Copy the data below exactly.
────
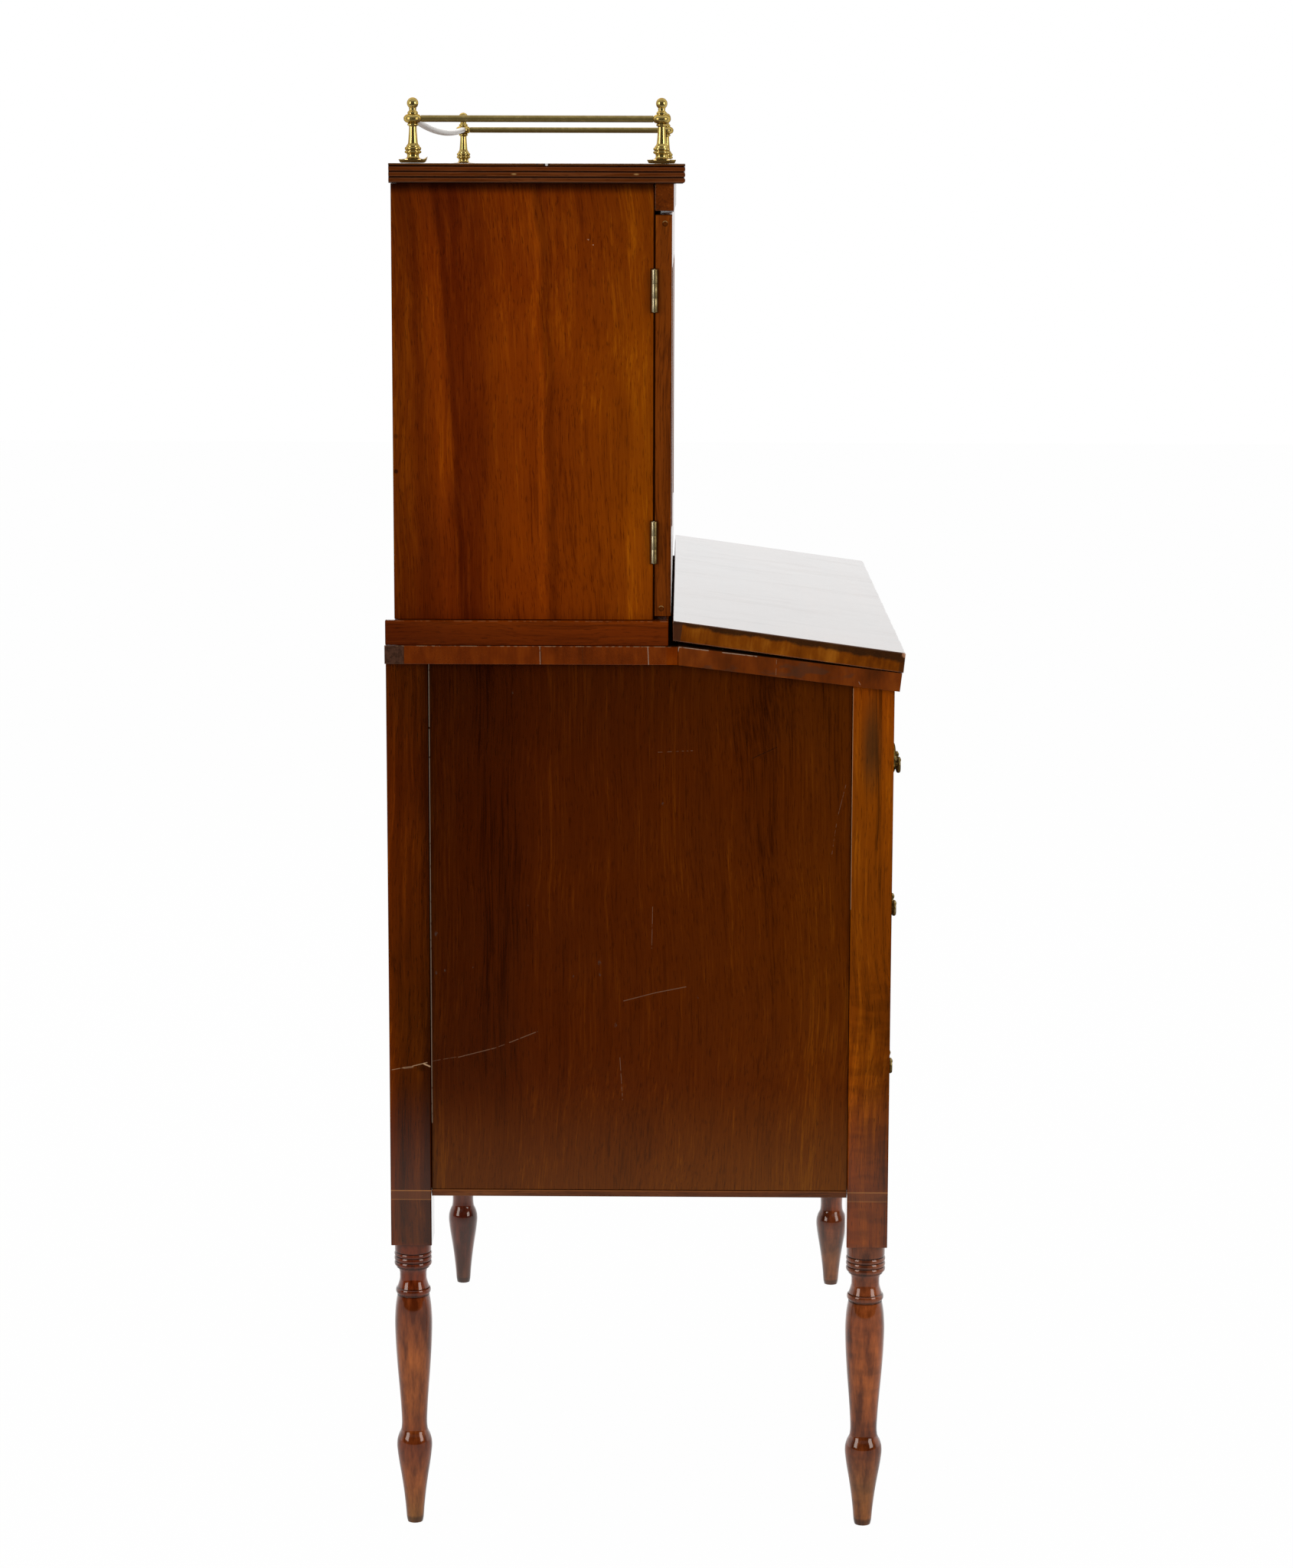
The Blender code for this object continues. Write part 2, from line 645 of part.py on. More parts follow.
def moving_knuckle(frame, length, width, knuckle):
    """Middle knuckle on its leaf, which is let into the wood that it turns with."""
    a, b = hinge_span(length, MOVING_SHARE)
    low = (a + SEAT, HINGE_TAB_BITE, SEAT)
    solid = board(low, (b - SEAT, width, SEAT + HINGE_LEAF_THICK))
    ring = bmesh.new()
    add_cylinder(ring, (a, 0.0, 0.0), (b, 0.0, 0.0), knuckle, BRASS_SIDES)
    solid = combine(solid, ring, "UNION")
    bmesh.ops.transform(solid, matrix=frame, verts=solid.verts)
    return solid


def knuckle_bore(frame, length):
    """Cutter for the bore of the middle knuckle."""
    a, b = hinge_span(length, MOVING_SHARE)
    bore = bmesh.new()
    near, far = (a - CUT_OVERRUN / 2, 0.0, 0.0), (b + CUT_OVERRUN / 2, 0.0, 0.0)
    add_cylinder(bore, near, far, HINGE_BORE_RADIUS, BRASS_SIDES)
    bmesh.ops.transform(bore, matrix=frame, verts=bore.verts)
    return bore


def leaf_housing(frame, length, width):
    """The shallow bed that a fixed leaf needs in the wood."""
    half = length / 2 + SEAT
    low = (-half, 0.0, -SEAT)
    solid = board(low, (half, width + SEAT, SEAT / 2 + HINGE_LEAF_THICK + SEAT))
    bmesh.ops.transform(solid, matrix=frame, verts=solid.verts)
    return solid


def barrel_housing(frame, length, knuckle):
    """The round room that a barrel needs in the edge of the wood."""
    half = length / 2 + SEAT
    solid = bmesh.new()
    radius = knuckle + SEAT + SEAT
    add_cylinder(solid, (-half, 0.0, 0.0), (half, 0.0, 0.0), radius, BRASS_SIDES)
    bmesh.ops.transform(solid, matrix=frame, verts=solid.verts)
    return solid


FIXED_SHARES = ((0.0, 1 / 3), (2 / 3, 1.0))
MOVING_SHARE = (1 / 3, 2 / 3)


# Case top, bed and flap

def flap_hinge_frame(x, angle, fixed):
    """Frame of one flap hinge half; angle is the slope of the face it is let into."""
    up_slope = Vector((0.0, math.cos(angle), math.sin(angle)))
    out = Vector((0.0, -math.sin(angle), math.cos(angle)))
    origin = Vector((x, FLAP_AXIS.y, FLAP_AXIS.z))
    if fixed:
        return hinge_frame(origin, Vector((-1.0, 0.0, 0.0)), up_slope, -out)
    return hinge_frame(origin, Vector((1.0, 0.0, 0.0)), up_slope, out)


def make_top(edge_wood, brass):
    """Level board of the case top, sloping bed, and the bed's halves of the hinges."""
    wide = SIDE_X + TOP_SIDE_OVERHANG
    back = BACK_Y + TOP_BACK_OVERHANG
    low = (-wide, BEND_Y + SEAT, TOP_HEIGHT - TOP_THICK)
    make_object("case_top", board(low, (wide, back, TOP_HEIGHT)), edge_wood)

    heel = BED_CORNER - OUT_OF_BED * TOP_THICK
    outline = (
        (heel.y, heel.z),
        (BEND_Y, bed_height(BEND_Y) - TOP_THICK / math.cos(BED_SLOPE)),
        (BEND_Y, TOP_HEIGHT),
        (BED_CORNER.y, BED_CORNER.z),
    )
    bed = bmesh.new()
    add_side_cut_board(bed, -wide, wide, outline)
    for name, sign in (("flap_hinge_left", -1), ("flap_hinge_right", 1)):
        frame = flap_hinge_frame(sign * FLAP_HINGE_X, BED_SLOPE, True)
        housing = leaf_housing(frame, FLAP_HINGE_LENGTH, FLAP_HINGE_LEAF)
        bed = combine(bed, housing, "DIFFERENCE")
        housing = barrel_housing(frame, FLAP_HINGE_LENGTH, FLAP_KNUCKLE_RADIUS)
        bed = combine(bed, housing, "DIFFERENCE")
        size = (FLAP_HINGE_LENGTH, FLAP_HINGE_LEAF, FLAP_KNUCKLE_RADIUS)
        make_object(name, fixed_leaf(frame, *size), brass, smooth=True)
    make_object("writing_bed", bed, edge_wood)


def make_flap(top_wood):
    """The leaf that folds forward, with the middle knuckles of its hinges."""
    pivot = make_pivot("flap_hinge_line", FLAP_AXIS)
    along = Vector((0.0, math.cos(FLAP_SLOPE), math.sin(FLAP_SLOPE)))
    out = Vector((0.0, -math.sin(FLAP_SLOPE), math.cos(FLAP_SLOPE)))
    toe = FLAP_AXIS + along * (FLAP_AXIS_REACH - FLAP_NOSE) + out * (SEAT / 2)
    nose = toe + out * FLAP_THICK
    rear = BEND_Y + FLAP_BACK_LAP
    rear_base = toe.z + (rear - toe.y) * math.tan(FLAP_SLOPE)
    rear_top = rear_base + FLAP_THICK / math.cos(FLAP_SLOPE)
    outline = ((toe.y, toe.z), (rear, rear_base), (rear, rear_top), (nose.y, nose.z))
    wide = SIDE_X + TOP_SIDE_OVERHANG
    flap = bmesh.new()
    add_side_cut_board(flap, -wide, wide, outline)
    for sign in (-1, 1):
        frame = flap_hinge_frame(sign * FLAP_HINGE_X, FLAP_SLOPE, False)
        housing = barrel_housing(frame, FLAP_HINGE_LENGTH, FLAP_KNUCKLE_RADIUS)
        flap = combine(flap, housing, "DIFFERENCE")
        size = (FLAP_HINGE_LENGTH, FLAP_HINGE_LEAF, FLAP_KNUCKLE_RADIUS)
        flap = combine(flap, moving_knuckle(frame, *size), "UNION")
        flap = combine(flap, knuckle_bore(frame, FLAP_HINGE_LENGTH), "DIFFERENCE")
    make_object("writing_flap", flap, top_wood, pivot)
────
▶ **SOLVED PROBLEM**:
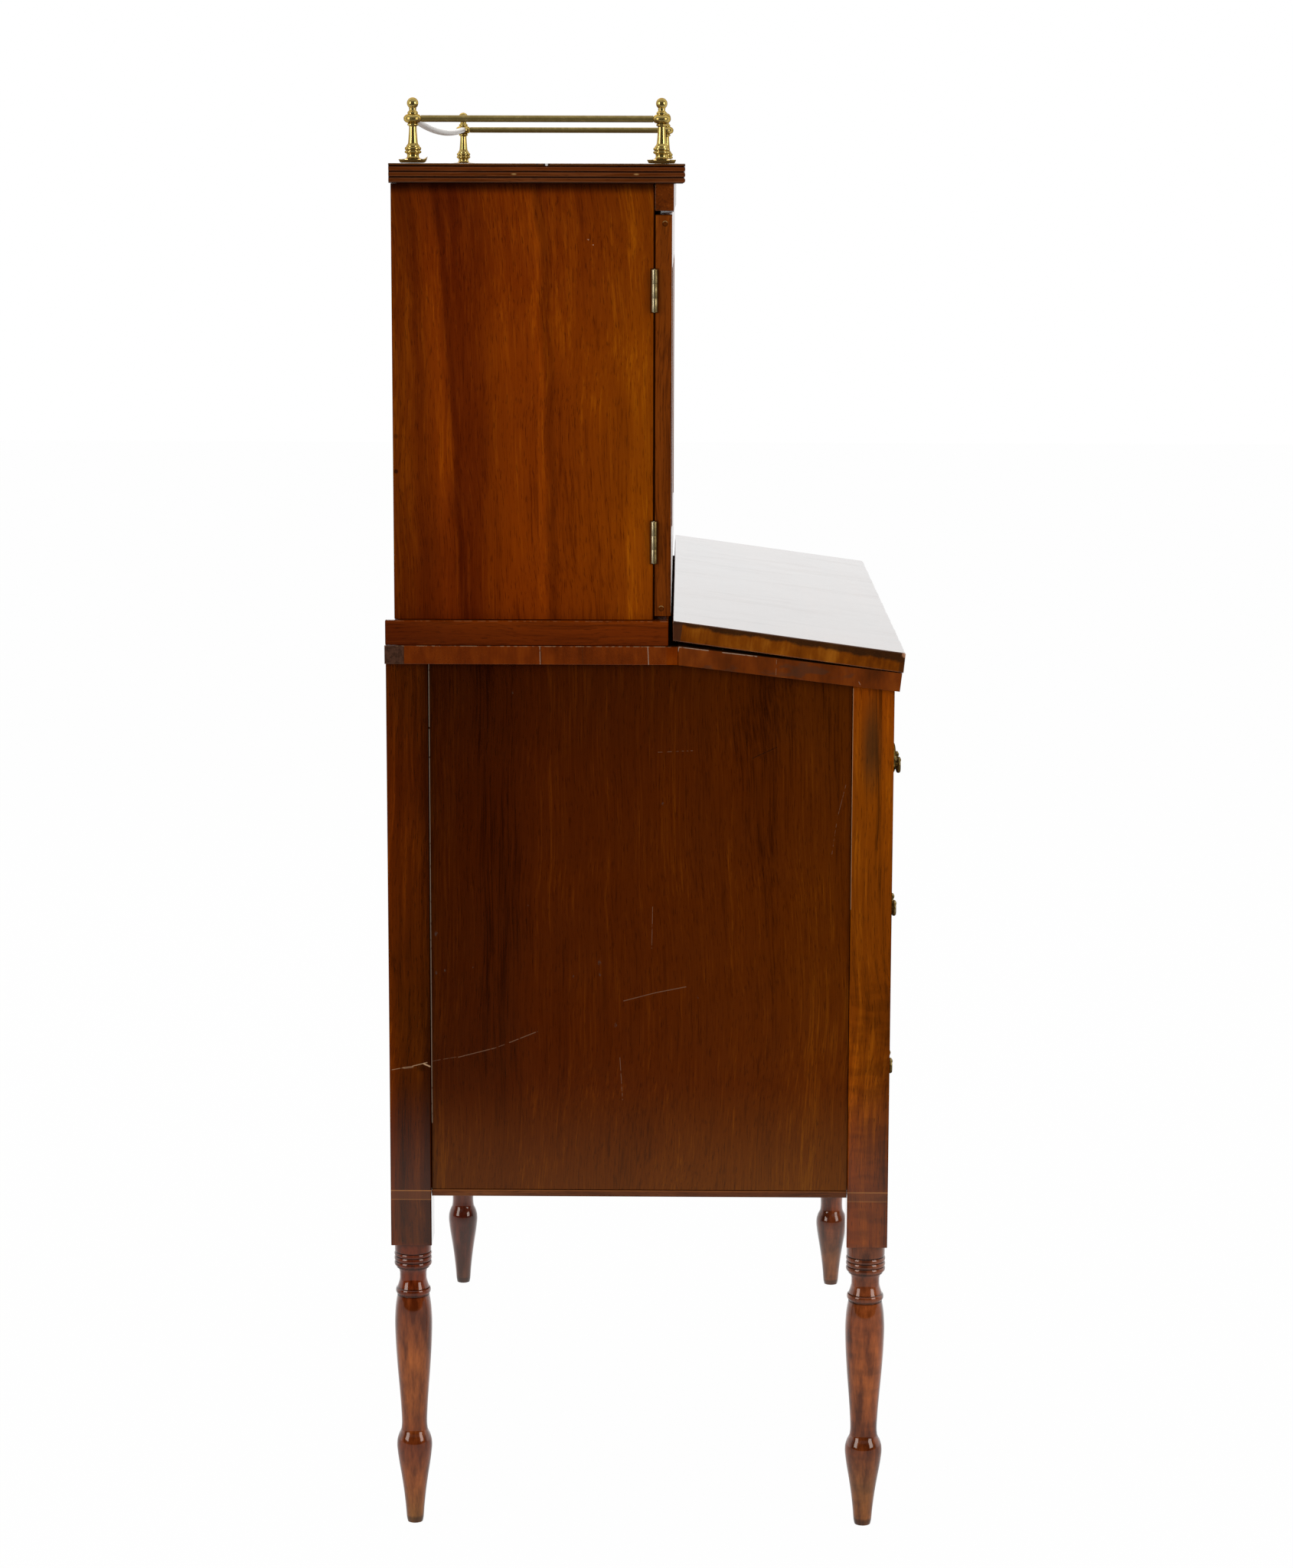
The Blender code for this object continues. Write part 2, from line 645 of part.py on. More parts follow.
def moving_knuckle(frame, length, width, knuckle):
    """Middle knuckle on its leaf, which is let into the wood that it turns with."""
    a, b = hinge_span(length, MOVING_SHARE)
    low = (a + SEAT, HINGE_TAB_BITE, SEAT)
    solid = board(low, (b - SEAT, width, SEAT + HINGE_LEAF_THICK))
    ring = bmesh.new()
    add_cylinder(ring, (a, 0.0, 0.0), (b, 0.0, 0.0), knuckle, BRASS_SIDES)
    solid = combine(solid, ring, "UNION")
    bmesh.ops.transform(solid, matrix=frame, verts=solid.verts)
    return solid


def knuckle_bore(frame, length):
    """Cutter for the bore of the middle knuckle."""
    a, b = hinge_span(length, MOVING_SHARE)
    bore = bmesh.new()
    near, far = (a - CUT_OVERRUN / 2, 0.0, 0.0), (b + CUT_OVERRUN / 2, 0.0, 0.0)
    add_cylinder(bore, near, far, HINGE_BORE_RADIUS, BRASS_SIDES)
    bmesh.ops.transform(bore, matrix=frame, verts=bore.verts)
    return bore


def leaf_housing(frame, length, width):
    """The shallow bed that a fixed leaf needs in the wood."""
    half = length / 2 + SEAT
    low = (-half, 0.0, -SEAT)
    solid = board(low, (half, width + SEAT, SEAT / 2 + HINGE_LEAF_THICK + SEAT))
    bmesh.ops.transform(solid, matrix=frame, verts=solid.verts)
    return solid


def barrel_housing(frame, length, knuckle):
    """The round room that a barrel needs in the edge of the wood."""
    half = length / 2 + SEAT
    solid = bmesh.new()
    radius = knuckle + SEAT + SEAT
    add_cylinder(solid, (-half, 0.0, 0.0), (half, 0.0, 0.0), radius, BRASS_SIDES)
    bmesh.ops.transform(solid, matrix=frame, verts=solid.verts)
    return solid


FIXED_SHARES = ((0.0, 1 / 3), (2 / 3, 1.0))
MOVING_SHARE = (1 / 3, 2 / 3)


# Case top, bed and flap

def flap_hinge_frame(x, angle, fixed):
    """Frame of one flap hinge half; angle is the slope of the face it is let into."""
    up_slope = Vector((0.0, math.cos(angle), math.sin(angle)))
    out = Vector((0.0, -math.sin(angle), math.cos(angle)))
    origin = Vector((x, FLAP_AXIS.y, FLAP_AXIS.z))
    if fixed:
        return hinge_frame(origin, Vector((-1.0, 0.0, 0.0)), up_slope, -out)
    return hinge_frame(origin, Vector((1.0, 0.0, 0.0)), up_slope, out)


def make_top(edge_wood, brass):
    """Level board of the case top, sloping bed, and the bed's halves of the hinges."""
    wide = SIDE_X + TOP_SIDE_OVERHANG
    back = BACK_Y + TOP_BACK_OVERHANG
    low = (-wide, BEND_Y + SEAT, TOP_HEIGHT - TOP_THICK)
    make_object("case_top", board(low, (wide, back, TOP_HEIGHT)), edge_wood)

    heel = BED_CORNER - OUT_OF_BED * TOP_THICK
    outline = (
        (heel.y, heel.z),
        (BEND_Y, bed_height(BEND_Y) - TOP_THICK / math.cos(BED_SLOPE)),
        (BEND_Y, TOP_HEIGHT),
        (BED_CORNER.y, BED_CORNER.z),
    )
    bed = bmesh.new()
    add_side_cut_board(bed, -wide, wide, outline)
    for name, sign in (("flap_hinge_left", -1), ("flap_hinge_right", 1)):
        frame = flap_hinge_frame(sign * FLAP_HINGE_X, BED_SLOPE, True)
        housing = leaf_housing(frame, FLAP_HINGE_LENGTH, FLAP_HINGE_LEAF)
        bed = combine(bed, housing, "DIFFERENCE")
        housing = barrel_housing(frame, FLAP_HINGE_LENGTH, FLAP_KNUCKLE_RADIUS)
        bed = combine(bed, housing, "DIFFERENCE")
        size = (FLAP_HINGE_LENGTH, FLAP_HINGE_LEAF, FLAP_KNUCKLE_RADIUS)
        make_object(name, fixed_leaf(frame, *size), brass, smooth=True)
    make_object("writing_bed", bed, edge_wood)


def make_flap(top_wood):
    """The leaf that folds forward, with the middle knuckles of its hinges."""
    pivot = make_pivot("flap_hinge_line", FLAP_AXIS)
    along = Vector((0.0, math.cos(FLAP_SLOPE), math.sin(FLAP_SLOPE)))
    out = Vector((0.0, -math.sin(FLAP_SLOPE), math.cos(FLAP_SLOPE)))
    toe = FLAP_AXIS + along * (FLAP_AXIS_REACH - FLAP_NOSE) + out * (SEAT / 2)
    nose = toe + out * FLAP_THICK
    rear = BEND_Y + FLAP_BACK_LAP
    rear_base = toe.z + (rear - toe.y) * math.tan(FLAP_SLOPE)
    rear_top = rear_base + FLAP_THICK / math.cos(FLAP_SLOPE)
    outline = ((toe.y, toe.z), (rear, rear_base), (rear, rear_top), (nose.y, nose.z))
    wide = SIDE_X + TOP_SIDE_OVERHANG
    flap = bmesh.new()
    add_side_cut_board(flap, -wide, wide, outline)
    for sign in (-1, 1):
        frame = flap_hinge_frame(sign * FLAP_HINGE_X, FLAP_SLOPE, False)
        housing = barrel_housing(frame, FLAP_HINGE_LENGTH, FLAP_KNUCKLE_RADIUS)
        flap = combine(flap, housing, "DIFFERENCE")
        size = (FLAP_HINGE_LENGTH, FLAP_HINGE_LEAF, FLAP_KNUCKLE_RADIUS)
        flap = combine(flap, moving_knuckle(frame, *size), "UNION")
        flap = combine(flap, knuckle_bore(frame, FLAP_HINGE_LENGTH), "DIFFERENCE")
    make_object("writing_flap", flap, top_wood, pivot)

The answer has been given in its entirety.